The situation in the instant case is distinguishable from Johnson. In Johnson, the state court decision vacating his state convictions supplied a necessary element of the petitioner's claim. Here, the state court's decision was not an element of Daniels' due process or Brady claims, but rather a procedural hurdle to clear before proceeding with his federal habeas petition. The state court decision plays a different role here; it does not operate as the factual predicate of Daniels' claim. Treating the state court decision as the trigger for a renewed one-year period does not produce a reasonable scheme in the instant case. Rather, it would significantly undermine the one-year statute of limitations and render the provision tolling the limitation during the pendency of the state claim meaningless. The factual predicate for Daniels' due process claim was the execution of Rollins' affidavit; his petition was untimely and was properly dismissed.

9

Daniels further argues that his Brady claim is timely since he did not learn of the burglary charge against Rollins until September 26, 2000. This argument is unpersuasive.

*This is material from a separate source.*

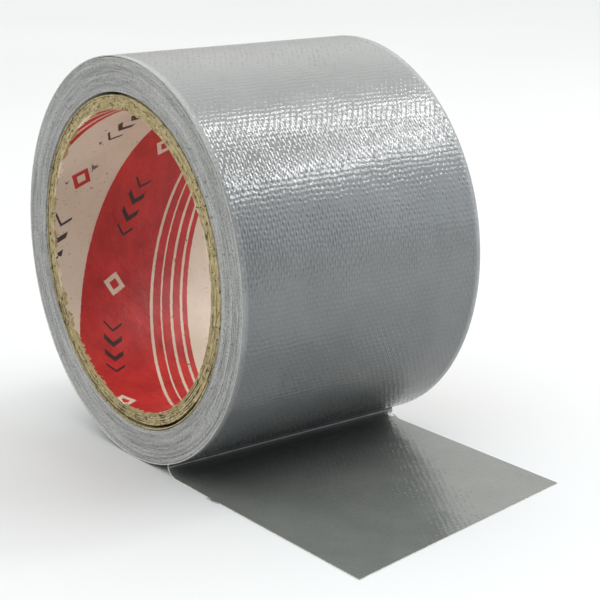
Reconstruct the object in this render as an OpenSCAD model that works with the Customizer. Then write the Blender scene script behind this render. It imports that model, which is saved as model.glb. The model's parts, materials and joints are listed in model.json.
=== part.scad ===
// Roll of cloth-backed tape on a spiral-wound paperboard core, standing on its tread.
// The outermost wrap is peeled back under the roll and lies on the ground as a free tail.
//
// Frame: origin on the axis of the core's bore, halfway along it. +Y runs along the bore,
// +Z is up, and +X points from the roll to the free end of the tail. Millimetres.

/* [Roll] */
// Outside diameter of the full roll
roll_d = 102.6; // [96:0.2:130]
// Width of the tape, which is also the width of the core
tape_w = 72; // [24:1:96]

/* [Core] */
// Diameter of the core's bore, a three-inch core
core_bore_d = 76.2; // [76:0.1:76.4]
// Thickness of the printed paper that lines the bore
label_t = 0.2; // [0.1:0.05:0.25]
// Thickness of each main ply of paperboard
ply_t = 0.6; // [0.5:0.02:0.6]
// Thickness of the thin ply round the outside
outer_ply_t = 0.35; // [0.2:0.05:0.35]
// How far the thin outer ply has sagged, which opens a gap under the main plies
outer_ply_sag = 0.35; // [0.1:0.05:0.35]
// How far the cut ends of the five main plies sit inside the core's ends, from the bore outwards
ply_inset = [0, 0.15, 0.05, 0.2, 0.1]; // [0:0.05:0.5]

/* [Tape] */
// Thickness of the polyethylene film, the tape's glossy face
film_t = 0.08; // [0.05:0.01:0.12]
// Thickness of the woven cloth under the film
scrim_t = 0.07; // [0.05:0.01:0.12]
// Thickness of the adhesive on the tape's back
adhesive_t = 0.09; // [0.05:0.01:0.12]

/* [Peeled end] */
// Angle from the roll's lowest line to the line where the tape leaves it
peel_angle = 20; // [14:1:28]
// Length of tape between the bend and the tail's moving part
root_l = 8; // [3:0.5:12]
// Reach of the tail's near corner from the roll's axis
tail_near_reach = 93; // [60:1:200]
// Reach of the tail's far corner from the roll's axis, less where the cut is askew
tail_far_reach = 80; // [60:1:200]

/* [Hidden] */
$fn = 180;
roll_r = roll_d / 2;
half_w = tape_w / 2;
tape_t = film_t + scrim_t + adhesive_t;
// Radii of the core, from the bore outwards
bore_r = core_bore_d / 2;
ply_count = len(ply_inset);
ply_r0 = bore_r + label_t;
core_main_r = ply_r0 + ply_count * ply_t;
// Clearance between neighbouring rings of the core, and between bodies that move apart
ring_gap = 0.03;
body_gap = 0.1;
peel_gap = 0.15;
outer_ply_r0 = core_main_r + outer_ply_sag + ring_gap;
outer_ply_r1 = outer_ply_r0 + outer_ply_t;
// Radius of the hole through the wound tape, in which the core has dropped onto its lowest line
wind_r0 = outer_ply_r1 + outer_ply_sag + ring_gap;
// The line where the tape leaves the roll, and the quarter turn that lays it on the ground
ground_z = -roll_r;
peel_x = (roll_r + peel_gap) * sin(peel_angle);
peel_z = -(roll_r + peel_gap) * cos(peel_angle);
bend_r = peel_z - ground_z;
bend_x = peel_x + bend_r;
// Where the flat stretches of tape start and end
root_x0 = bend_x + body_gap;
root_x1 = root_x0 + root_l;
tail_x0 = root_x1 + body_gap;
// Height of each layer's lower face over the ground, with the adhesive side down
adhesive_h = 0;
scrim_h = adhesive_t;
film_h = adhesive_t + scrim_t;
// Extra length that carries a cutting shape past the faces it cuts
cut_extra = 1;

film_colour = "#a9adb1";
scrim_colour = "#d8d6cf";
adhesive_colour = "#c9c4b4";
edge_colour = "#8f9297";
board_colour = "#b09a6c";
label_colour = "#c8323c";

// A cylinder along Y, centred on the middle of the roll's width
module y_cylinder(r, l) {
    rotate([90, 0, 0])
        cylinder(r = r, h = l, center = true);
}

// A ring round the Y axis
module y_ring(r_in, r_out, l) {
    difference() {
        y_cylinder(r_out, l);
        y_cylinder(r_in, l + 2 * cut_extra);
    }
}

// One layer of the bend: a quarter ring from straight down off the roll to flat along +X.
// h is the height of the layer's lower face over the ground once the tape lies flat.
module bend_layer(h, t) {
    translate([bend_x, 0, peel_z])
        intersection() {
            y_ring(bend_r - h - t, bend_r - h, tape_w);
            translate([-2 * bend_r, -tape_w, -2 * bend_r])
                cube([2 * bend_r, 2 * tape_w, 2 * bend_r]);
        }
}

// One layer of the short flat stretch next to the bend
module root_layer(h, t) {
    translate([root_x0, -half_w, ground_z + h])
        cube([root_l, tape_w, t]);
}

// One layer of the free tail, whose end is cut askew
module tail_layer(h, t) {
    outline = [
        [tail_x0, -half_w],
        [tail_near_reach, -half_w],
        [tail_far_reach, half_w],
        [tail_x0, half_w]
    ];
    translate([0, 0, ground_z + h])
        linear_extrude(t)
            polygon(outline);
}

// Printed paper that lines the bore
module core_label() {
    color(label_colour)
        y_ring(bore_r, bore_r + label_t, tape_w);
}

// Main ply number i of the core, counted outwards from 1
module core_ply(i) {
    color(board_colour)
        y_ring(ply_r0 + (i - 1) * ply_t, ply_r0 + i * ply_t, tape_w - 2 * ply_inset[i - 1]);
}

// Thin outer ply, which hangs from the top of the main plies and stands clear of them below
module core_outer_ply() {
    color(board_colour)
        translate([0, 0, -outer_ply_sag])
            y_ring(outer_ply_r0, outer_ply_r1, tape_w);
}

// The wraps of tape under the outermost one
module wound_tape() {
    color(edge_colour)
        y_ring(wind_r0, roll_r - tape_t, tape_w);
}

module outer_wrap_adhesive() {
    color(adhesive_colour)
        y_ring(roll_r - tape_t, roll_r - film_t - scrim_t, tape_w);
}

module outer_wrap_scrim() {
    color(scrim_colour)
        y_ring(roll_r - film_t - scrim_t, roll_r - film_t, tape_w);
}

module outer_wrap_film() {
    color(film_colour)
        y_ring(roll_r - film_t, roll_r, tape_w);
}

module bend_adhesive() {
    color(adhesive_colour)
        bend_layer(adhesive_h, adhesive_t);
}

module bend_scrim() {
    color(scrim_colour)
        bend_layer(scrim_h, scrim_t);
}

module bend_film() {
    color(film_colour)
        bend_layer(film_h, film_t);
}

module root_adhesive() {
    color(adhesive_colour)
        root_layer(adhesive_h, adhesive_t);
}

module root_scrim() {
    color(scrim_colour)
        root_layer(scrim_h, scrim_t);
}

module root_film() {
    color(film_colour)
        root_layer(film_h, film_t);
}

module tail_adhesive() {
    color(adhesive_colour)
        tail_layer(adhesive_h, adhesive_t);
}

module tail_scrim() {
    color(scrim_colour)
        tail_layer(scrim_h, scrim_t);
}

module tail_film() {
    color(film_colour)
        tail_layer(film_h, film_t);
}

core_label();
core_ply(1);  // core_ply_1
core_ply(2);  // core_ply_2
core_ply(3);  // core_ply_3
core_ply(4);  // core_ply_4
core_ply(5);  // core_ply_5
core_outer_ply();
wound_tape();
outer_wrap_adhesive();
outer_wrap_scrim();
outer_wrap_film();
bend_adhesive();
bend_scrim();
bend_film();
root_adhesive();
root_scrim();
root_film();
tail_adhesive();
tail_scrim();
tail_film();
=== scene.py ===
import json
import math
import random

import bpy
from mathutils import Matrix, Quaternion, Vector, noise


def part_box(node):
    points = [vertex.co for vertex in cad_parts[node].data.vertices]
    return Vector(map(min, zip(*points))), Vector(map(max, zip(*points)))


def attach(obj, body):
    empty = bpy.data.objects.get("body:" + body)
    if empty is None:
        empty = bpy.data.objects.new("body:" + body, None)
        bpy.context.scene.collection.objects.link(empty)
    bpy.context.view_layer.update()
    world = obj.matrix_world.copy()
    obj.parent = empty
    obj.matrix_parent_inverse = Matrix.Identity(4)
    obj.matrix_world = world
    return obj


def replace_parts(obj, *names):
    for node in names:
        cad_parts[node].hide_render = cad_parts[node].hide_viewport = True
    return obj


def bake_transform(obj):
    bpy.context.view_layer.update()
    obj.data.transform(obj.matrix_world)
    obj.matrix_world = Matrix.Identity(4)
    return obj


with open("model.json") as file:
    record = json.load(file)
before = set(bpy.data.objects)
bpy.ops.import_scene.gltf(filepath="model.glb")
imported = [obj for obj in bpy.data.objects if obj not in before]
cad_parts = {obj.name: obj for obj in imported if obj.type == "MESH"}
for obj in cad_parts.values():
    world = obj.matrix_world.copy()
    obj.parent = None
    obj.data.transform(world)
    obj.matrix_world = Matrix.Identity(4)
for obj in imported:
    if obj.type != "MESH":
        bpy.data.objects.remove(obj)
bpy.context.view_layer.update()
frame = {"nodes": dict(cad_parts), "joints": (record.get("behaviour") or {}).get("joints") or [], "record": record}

# Looks of a roll of cloth-backed tape that stands on its tread with its outer end peeled back.
# Metres, in the CAD model's frame: origin in the middle of the core's bore, +Y along the bore,
# +Z up, +X towards the free end of the tail. Every size that the CAD model has comes from the
# frame. The rest are sizes of the print, the weave, the fold and the light, named below.

MM = 0.001
TAU = 2 * math.pi


# ---------------------------------------------------------------- sizes from the frame


def joint(name):
    return next(j for j in frame["joints"] if j["name"] == name)


def mount(name):
    return next(m for m in frame["record"]["mounts"] if m["name"] == name)


def radii(node, centre_z=0.0):
    """Smallest and largest radius of a ring-shaped node round a line along Y."""
    found = [math.hypot(v.co.x, v.co.z - centre_z) for v in frame["nodes"][node].data.vertices]
    return min(found), max(found)


ROLL_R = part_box("outer_wrap_film")[1].x
HALF_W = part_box("outer_wrap_film")[1].y
GROUND_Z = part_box("tail_adhesive")[0].z
WIND_R0, WIND_R1 = radii("wound_tape")
TAPE_T = ROLL_R - WIND_R1
BORE_R = mount("core_bore")["dims"]["r_mm"] * MM
LIFT_AXIS = Vector(joint("tail_lift")["pos_m"])
PLY_R0, PLY_R1 = radii("core_ply_1")
PLY_T = PLY_R1 - PLY_R0
PLY_COUNT = sum(name.startswith("core_ply_") for name in frame["nodes"])
LAYERS = ("adhesive", "scrim", "film")


# ---------------------------------------------------------------- sizes the CAD model does not have

# The cloth's plain weave. An even number of weft threads closes the pattern round the roll.
WEFT_COUNT = 252
WEFT_PITCH = TAU * ROLL_R / WEFT_COUNT
WARP_PITCH = 0.77 * MM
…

Daniels, through his representatives, contacted Rollins at some point before Rollins signed his affidavit on June 25, 1999. Even though the facts surrounding Rollins' burglary charge were not actually discovered by Daniels' counsel until an interview in September 2000, Daniels could have discovered the information supporting his Brady claim at least as early as June 1999. Section 2244(d)(1)(D) requires the petitioner to exercise due diligence in discovering the factual basis for his claims. Daniels failed in this respect, and his Brady claim was properly dismissed as untimely.

III. Conclusion

10

For the foregoing reasons, we AFFIRM the decision of the district court dismissing Daniels' petition as untimely.

Notes:

1

The district court erroneously calculated that the statute had run for 169 days. The error is insignificant; under the district court's analysis, Daniels' petition would still be untimely using the correct figure of 123 days

2

Since the petitioner inJohnson was a federal prisoner, his claims are governed by 28 U.S.C. § 2255, ¶ 6(4). This is the counterpart to § 2244(d)(1)(D); the provisions are virtually identical and the Supreme Court has interpreted the statute of limitations provisions interchangeably. See Shannon v. Newland, 410 F.3d 1083, 1088 (9th Cir.2005).